[Stored dataset items]
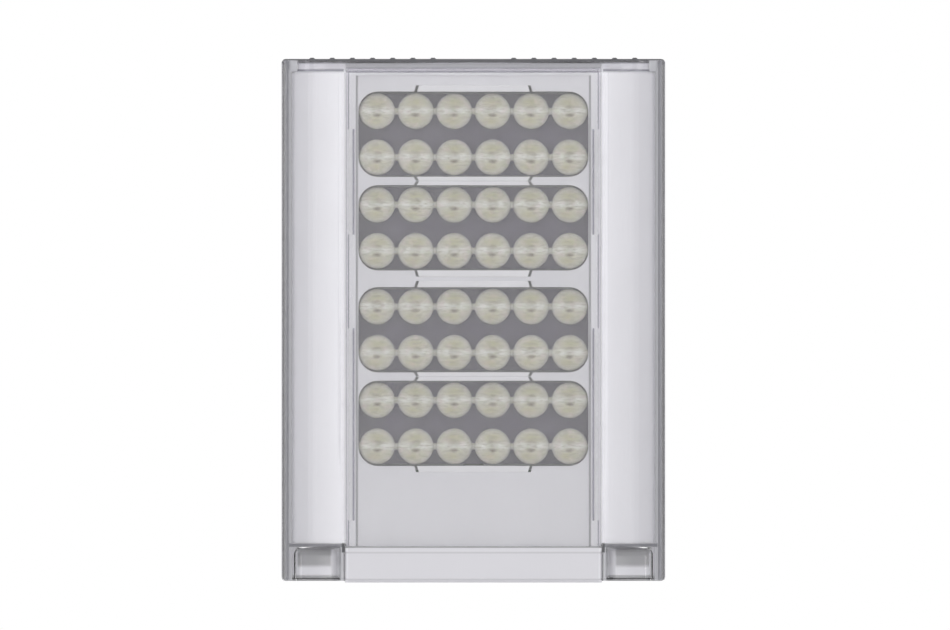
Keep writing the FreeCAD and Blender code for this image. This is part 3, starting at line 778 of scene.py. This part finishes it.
class WALLLIGHT_OT_gasket(bpy.types.Operator):
    """Cuts the flat gasket under the cover's edge, bowed along the top as the cover is"""
    bl_idname = "wall_light.gasket"
    bl_label = "Gasket"

    def execute(self, context):
        low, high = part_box("cover_gasket")
        plate = box(low.x, high.x, low.y - FRONT, high.y - FRONT, low.z, high.z)
        # Split down the middle, so that no face runs right round the hole.
        bmesh.ops.bisect_plane(
            plate, geom=plate.verts[:] + plate.edges[:] + plate.faces[:],
            plane_co=(0, 0, 0), plane_no=(1, 0, 0),
        )
        gasket = as_object("gasket", plate)
        hole = rounded_plate(0.2216, 0.3046, 0.002, 0.02, 0.025, 0.0)
        combine(gasket, "DIFFERENCE", above_bow(), hole)
        round_edges(gasket, 0.0002)
        silicone = speckled("gasket_silicone", tuple(colours().gasket), 0.7, 700.0, 0.00004, 0.05)
        place(gasket, "lamp", "black_rubber", silicone, "cover_gasket")
        return {"FINISHED"}


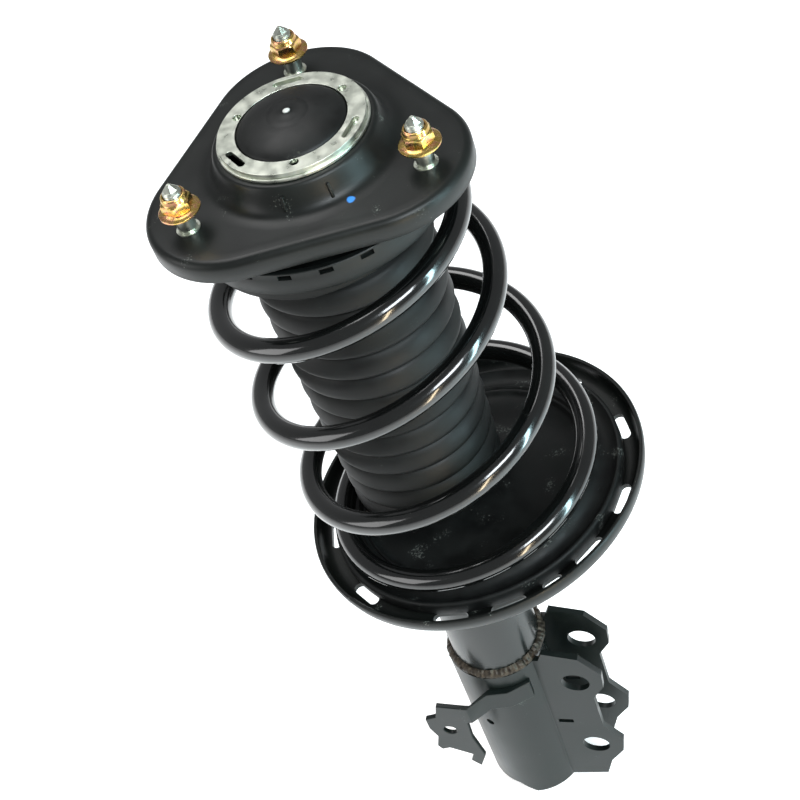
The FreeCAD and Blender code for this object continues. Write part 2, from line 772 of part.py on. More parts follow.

- Objective -
Extract all of the data above without altering anything.

- Written answer -
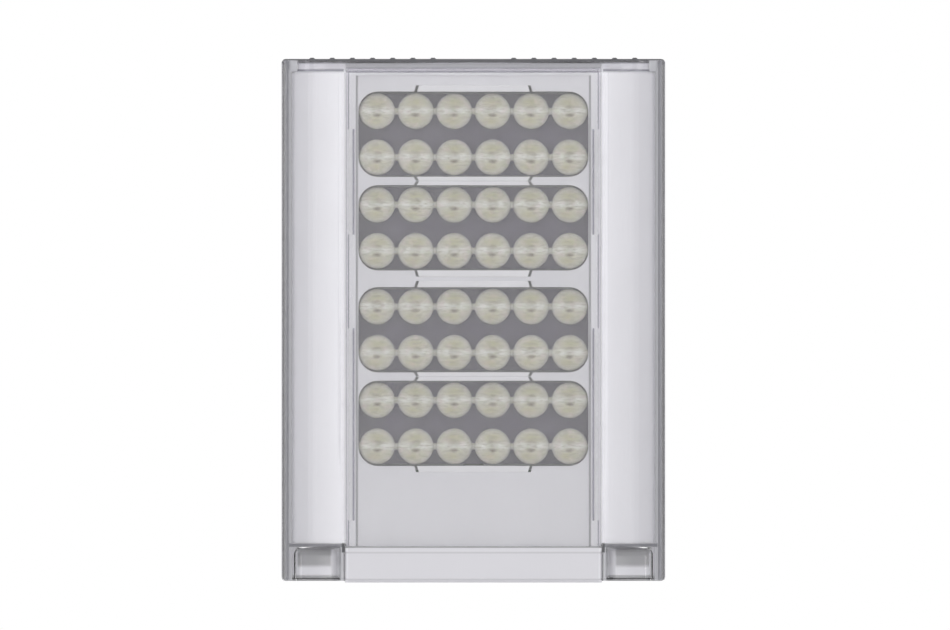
Keep writing the FreeCAD and Blender code for this image. This is part 3, starting at line 778 of scene.py. This part finishes it.
class WALLLIGHT_OT_gasket(bpy.types.Operator):
    """Cuts the flat gasket under the cover's edge, bowed along the top as the cover is"""
    bl_idname = "wall_light.gasket"
    bl_label = "Gasket"

    def execute(self, context):
        low, high = part_box("cover_gasket")
        plate = box(low.x, high.x, low.y - FRONT, high.y - FRONT, low.z, high.z)
        # Split down the middle, so that no face runs right round the hole.
        bmesh.ops.bisect_plane(
            plate, geom=plate.verts[:] + plate.edges[:] + plate.faces[:],
            plane_co=(0, 0, 0), plane_no=(1, 0, 0),
        )
        gasket = as_object("gasket", plate)
        hole = rounded_plate(0.2216, 0.3046, 0.002, 0.02, 0.025, 0.0)
        combine(gasket, "DIFFERENCE", above_bow(), hole)
        round_edges(gasket, 0.0002)
        silicone = speckled("gasket_silicone", tuple(colours().gasket), 0.7, 700.0, 0.00004, 0.05)
        place(gasket, "lamp", "black_rubber", silicone, "cover_gasket")
        return {"FINISHED"}


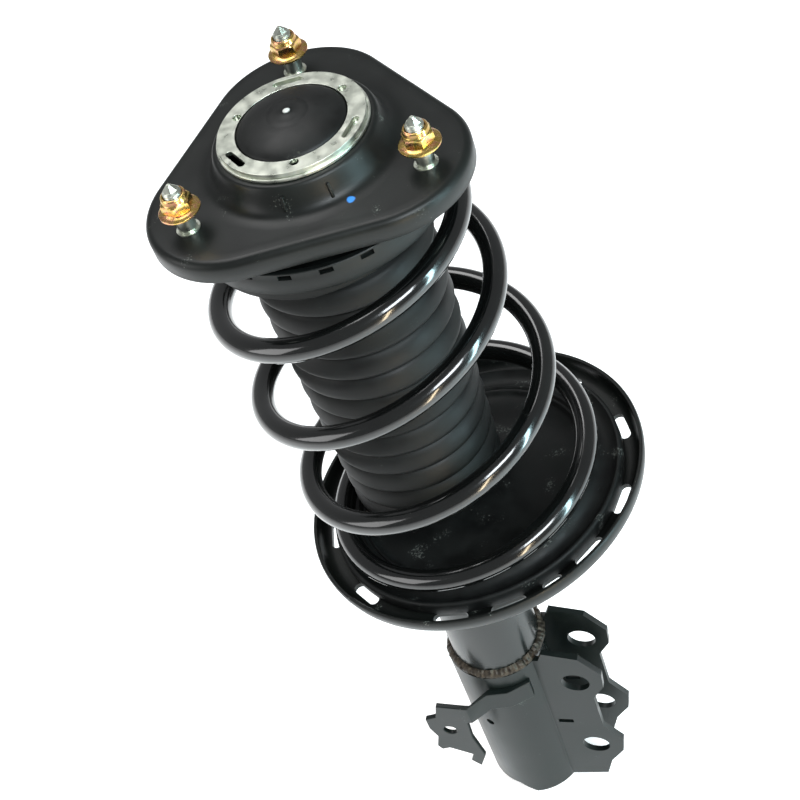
The FreeCAD and Blender code for this object continues. Write part 2, from line 772 of part.py on. More parts follow.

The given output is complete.